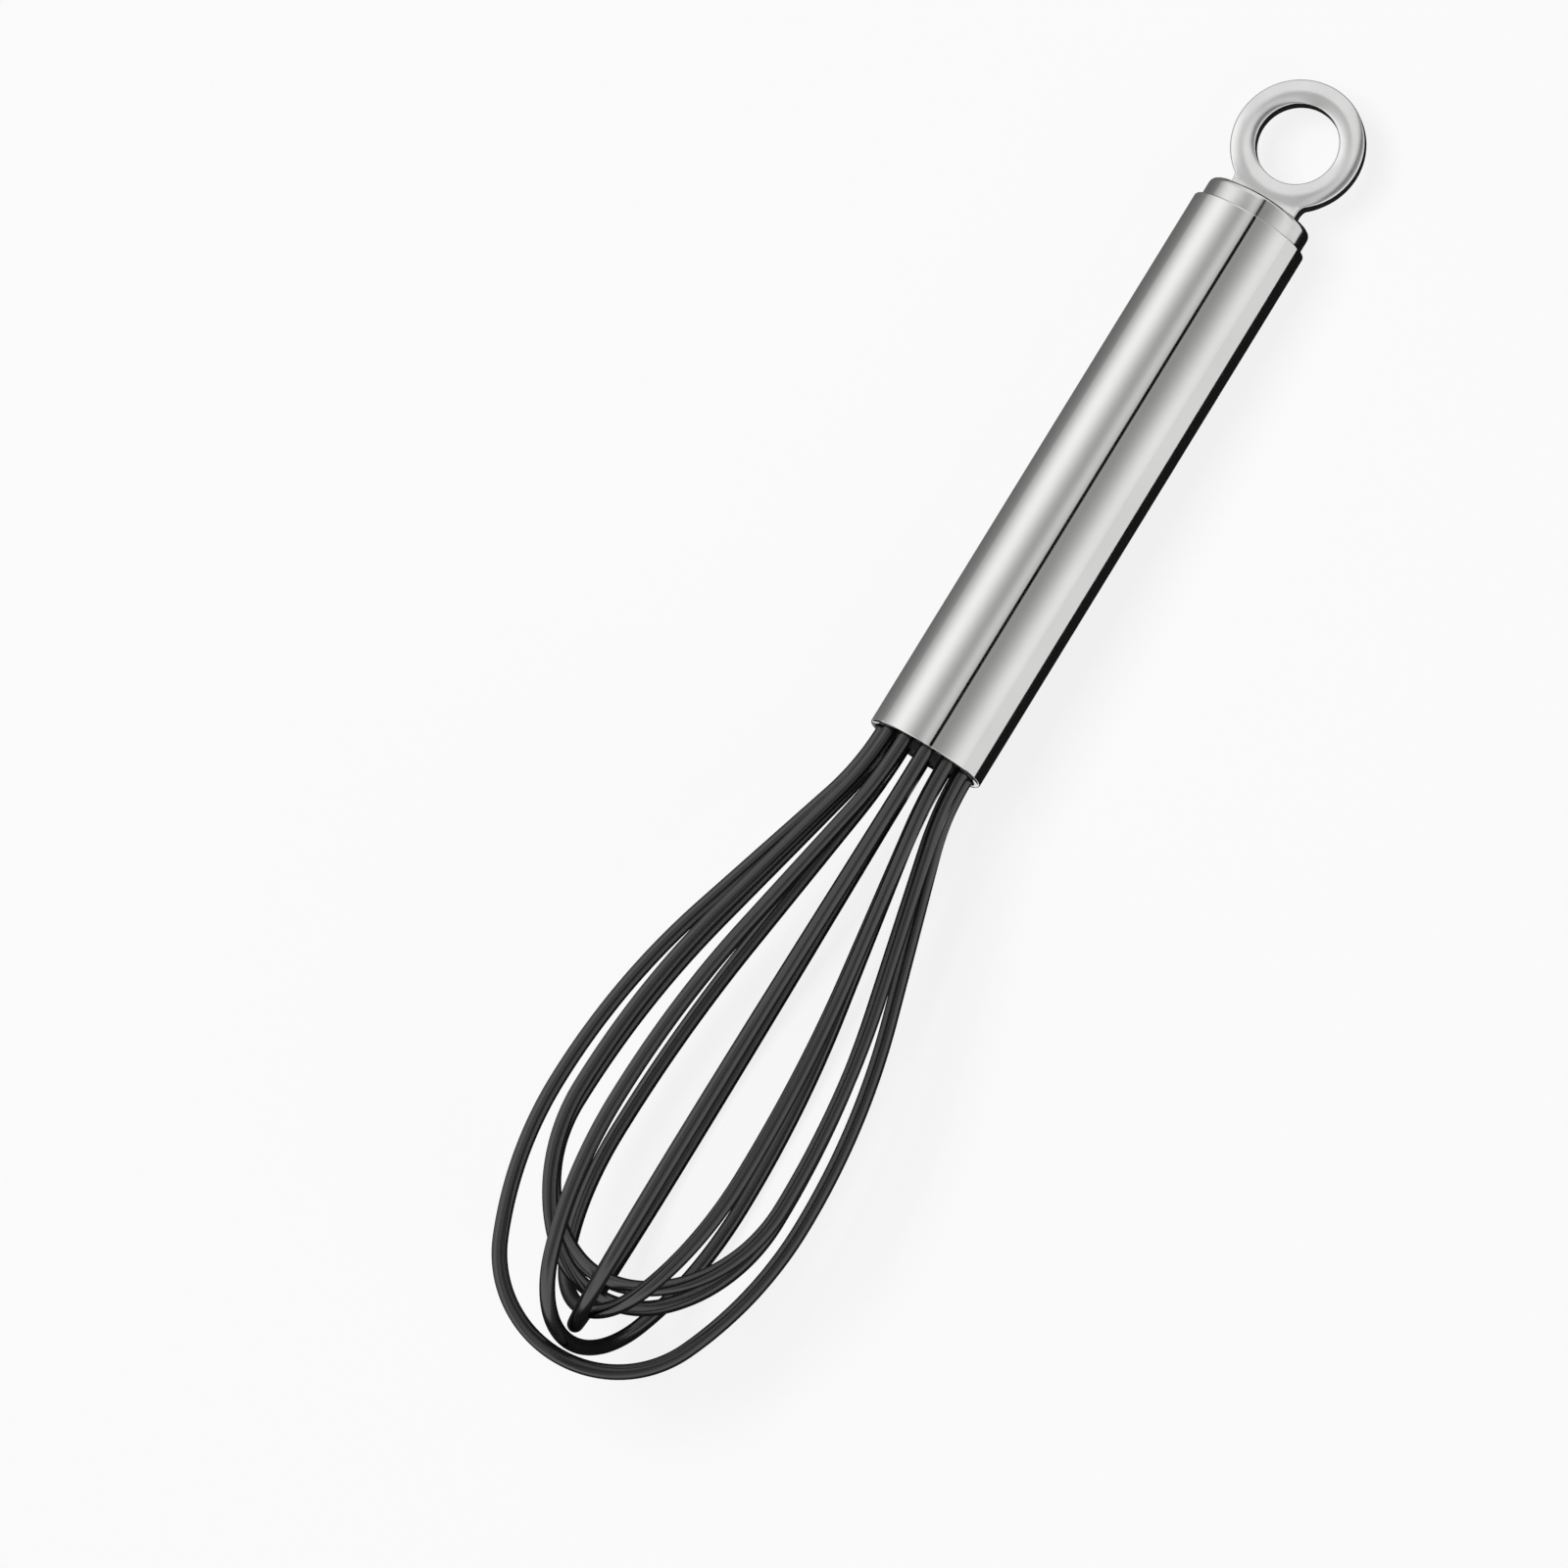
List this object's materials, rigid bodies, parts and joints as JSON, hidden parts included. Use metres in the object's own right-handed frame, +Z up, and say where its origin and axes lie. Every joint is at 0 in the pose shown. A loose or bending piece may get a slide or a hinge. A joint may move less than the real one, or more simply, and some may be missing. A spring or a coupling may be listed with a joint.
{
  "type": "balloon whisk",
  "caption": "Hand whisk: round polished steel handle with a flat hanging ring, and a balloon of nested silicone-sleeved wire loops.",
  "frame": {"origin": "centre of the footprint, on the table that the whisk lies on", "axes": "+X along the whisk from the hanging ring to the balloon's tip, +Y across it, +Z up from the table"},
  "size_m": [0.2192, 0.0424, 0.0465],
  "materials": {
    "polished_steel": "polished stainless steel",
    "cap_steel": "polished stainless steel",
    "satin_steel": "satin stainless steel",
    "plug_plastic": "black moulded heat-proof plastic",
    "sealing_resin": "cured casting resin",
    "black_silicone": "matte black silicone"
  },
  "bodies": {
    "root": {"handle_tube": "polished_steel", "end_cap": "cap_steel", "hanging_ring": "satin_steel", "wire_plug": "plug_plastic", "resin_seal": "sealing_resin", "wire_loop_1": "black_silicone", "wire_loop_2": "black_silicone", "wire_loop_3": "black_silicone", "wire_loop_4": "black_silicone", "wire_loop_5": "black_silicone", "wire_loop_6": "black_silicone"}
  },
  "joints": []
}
◇ ◇ ◇ ◇
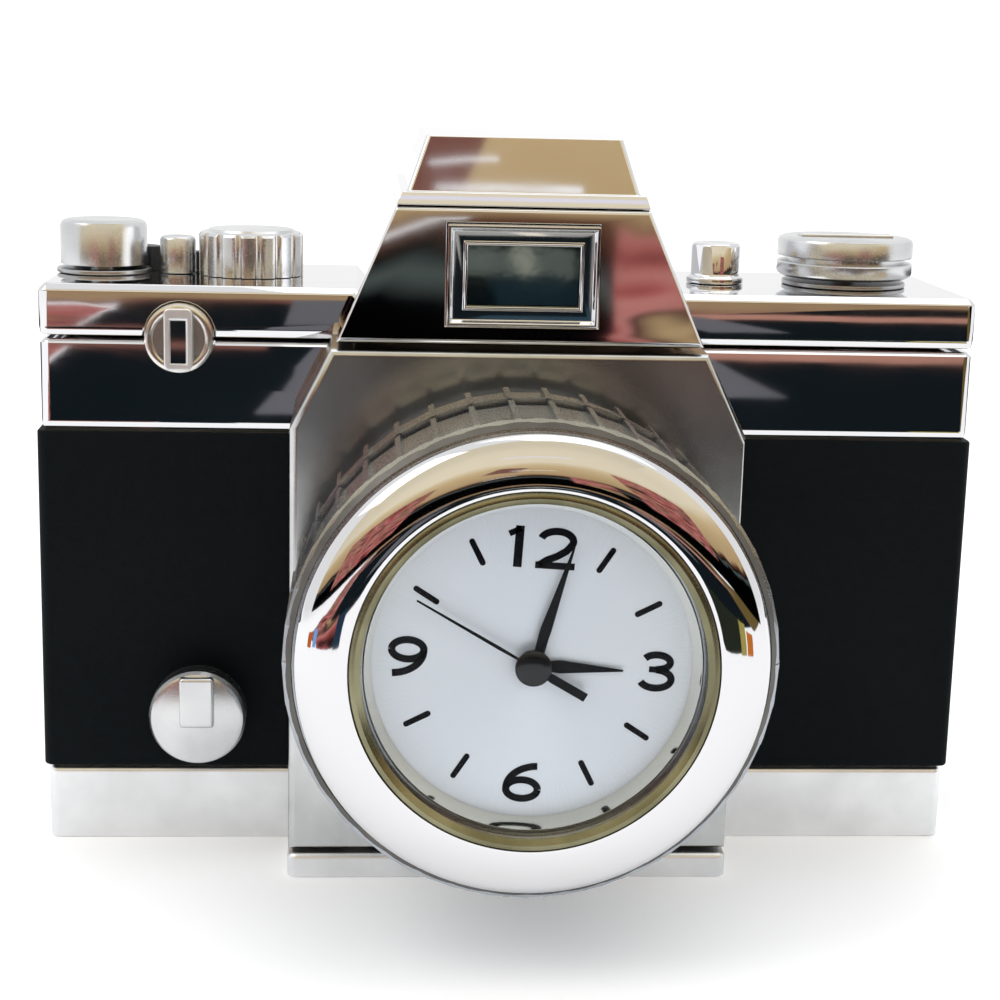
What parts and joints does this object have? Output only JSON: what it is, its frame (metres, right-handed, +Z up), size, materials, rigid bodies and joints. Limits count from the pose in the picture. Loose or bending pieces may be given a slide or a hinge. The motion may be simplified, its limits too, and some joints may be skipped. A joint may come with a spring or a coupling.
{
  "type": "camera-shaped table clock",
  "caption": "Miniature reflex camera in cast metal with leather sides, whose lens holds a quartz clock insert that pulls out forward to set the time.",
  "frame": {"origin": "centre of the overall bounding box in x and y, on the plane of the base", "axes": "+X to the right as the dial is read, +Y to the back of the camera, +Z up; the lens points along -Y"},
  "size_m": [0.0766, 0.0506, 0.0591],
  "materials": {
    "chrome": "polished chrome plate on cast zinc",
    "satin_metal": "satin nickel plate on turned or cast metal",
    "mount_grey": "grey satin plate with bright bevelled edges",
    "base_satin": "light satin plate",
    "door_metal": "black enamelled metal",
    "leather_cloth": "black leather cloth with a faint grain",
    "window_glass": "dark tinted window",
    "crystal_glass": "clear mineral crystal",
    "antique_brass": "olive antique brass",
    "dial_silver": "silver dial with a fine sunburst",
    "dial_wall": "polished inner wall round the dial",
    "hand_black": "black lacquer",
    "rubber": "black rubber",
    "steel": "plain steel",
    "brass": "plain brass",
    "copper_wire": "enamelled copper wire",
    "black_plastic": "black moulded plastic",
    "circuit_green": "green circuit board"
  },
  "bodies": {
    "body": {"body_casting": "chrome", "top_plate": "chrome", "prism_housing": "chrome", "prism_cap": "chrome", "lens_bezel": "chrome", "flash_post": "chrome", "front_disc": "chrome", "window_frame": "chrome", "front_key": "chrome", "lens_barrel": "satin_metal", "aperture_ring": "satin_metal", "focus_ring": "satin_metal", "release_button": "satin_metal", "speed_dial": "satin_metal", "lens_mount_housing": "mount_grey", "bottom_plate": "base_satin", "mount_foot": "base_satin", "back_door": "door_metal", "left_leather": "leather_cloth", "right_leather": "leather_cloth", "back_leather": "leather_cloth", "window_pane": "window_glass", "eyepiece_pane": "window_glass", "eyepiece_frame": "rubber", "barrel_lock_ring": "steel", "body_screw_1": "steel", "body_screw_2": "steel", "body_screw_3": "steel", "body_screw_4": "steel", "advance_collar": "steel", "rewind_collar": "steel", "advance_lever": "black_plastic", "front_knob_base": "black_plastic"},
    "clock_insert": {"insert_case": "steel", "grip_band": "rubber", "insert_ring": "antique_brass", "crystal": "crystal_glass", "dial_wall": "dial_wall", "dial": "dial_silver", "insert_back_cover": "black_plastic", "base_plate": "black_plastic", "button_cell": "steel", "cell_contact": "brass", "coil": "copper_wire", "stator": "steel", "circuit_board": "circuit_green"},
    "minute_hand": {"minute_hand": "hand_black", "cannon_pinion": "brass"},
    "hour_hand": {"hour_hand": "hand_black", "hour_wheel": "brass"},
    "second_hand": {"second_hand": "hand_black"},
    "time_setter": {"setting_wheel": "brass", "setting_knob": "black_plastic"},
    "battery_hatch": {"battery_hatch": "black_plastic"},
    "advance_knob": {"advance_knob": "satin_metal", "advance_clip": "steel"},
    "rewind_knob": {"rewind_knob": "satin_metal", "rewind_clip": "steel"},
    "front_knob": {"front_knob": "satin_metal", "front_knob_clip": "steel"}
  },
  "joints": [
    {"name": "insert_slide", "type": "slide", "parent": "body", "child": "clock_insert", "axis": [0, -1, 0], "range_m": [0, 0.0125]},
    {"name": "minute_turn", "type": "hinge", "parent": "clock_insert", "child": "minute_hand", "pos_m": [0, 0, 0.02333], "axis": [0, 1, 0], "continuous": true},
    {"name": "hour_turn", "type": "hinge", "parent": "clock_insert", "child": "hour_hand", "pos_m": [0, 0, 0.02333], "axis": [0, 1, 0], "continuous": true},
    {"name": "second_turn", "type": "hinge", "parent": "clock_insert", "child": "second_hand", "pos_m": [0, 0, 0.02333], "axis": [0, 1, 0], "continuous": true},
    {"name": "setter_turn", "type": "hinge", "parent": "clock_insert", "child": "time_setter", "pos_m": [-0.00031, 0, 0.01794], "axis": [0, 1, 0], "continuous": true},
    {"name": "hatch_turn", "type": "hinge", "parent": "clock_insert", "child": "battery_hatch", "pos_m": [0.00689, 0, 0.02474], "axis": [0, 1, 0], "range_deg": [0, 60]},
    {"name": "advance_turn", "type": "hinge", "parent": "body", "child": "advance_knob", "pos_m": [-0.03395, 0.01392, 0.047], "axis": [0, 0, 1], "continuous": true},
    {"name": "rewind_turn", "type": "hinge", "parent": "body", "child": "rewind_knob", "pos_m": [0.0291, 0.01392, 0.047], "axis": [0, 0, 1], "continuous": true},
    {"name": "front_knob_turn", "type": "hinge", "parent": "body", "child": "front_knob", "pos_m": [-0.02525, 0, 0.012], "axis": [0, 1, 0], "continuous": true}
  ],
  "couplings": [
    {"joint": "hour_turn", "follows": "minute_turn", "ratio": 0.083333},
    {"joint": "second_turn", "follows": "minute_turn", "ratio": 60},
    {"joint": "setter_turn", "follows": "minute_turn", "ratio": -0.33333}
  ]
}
◇ ◇ ◇ ◇
Exercise objective
Identify which lines contain the word "from" and copy each one.

Finished answer
  "frame": {"origin": "centre of the footprint, on the table that the whisk lies on", "axes": "+X along the whisk from the hanging ring to the balloon's tip, +Y across it, +Z up from the table"},
What parts and joints does this object have? Output only JSON: what it is, its frame (metres, right-handed, +Z up), size, materials, rigid bodies and joints. Limits count from the pose in the picture. Loose or bending pieces may be given a slide or a hinge. The motion may be simplified, its limits too, and some joints may be skipped. A joint may come with a spring or a coupling.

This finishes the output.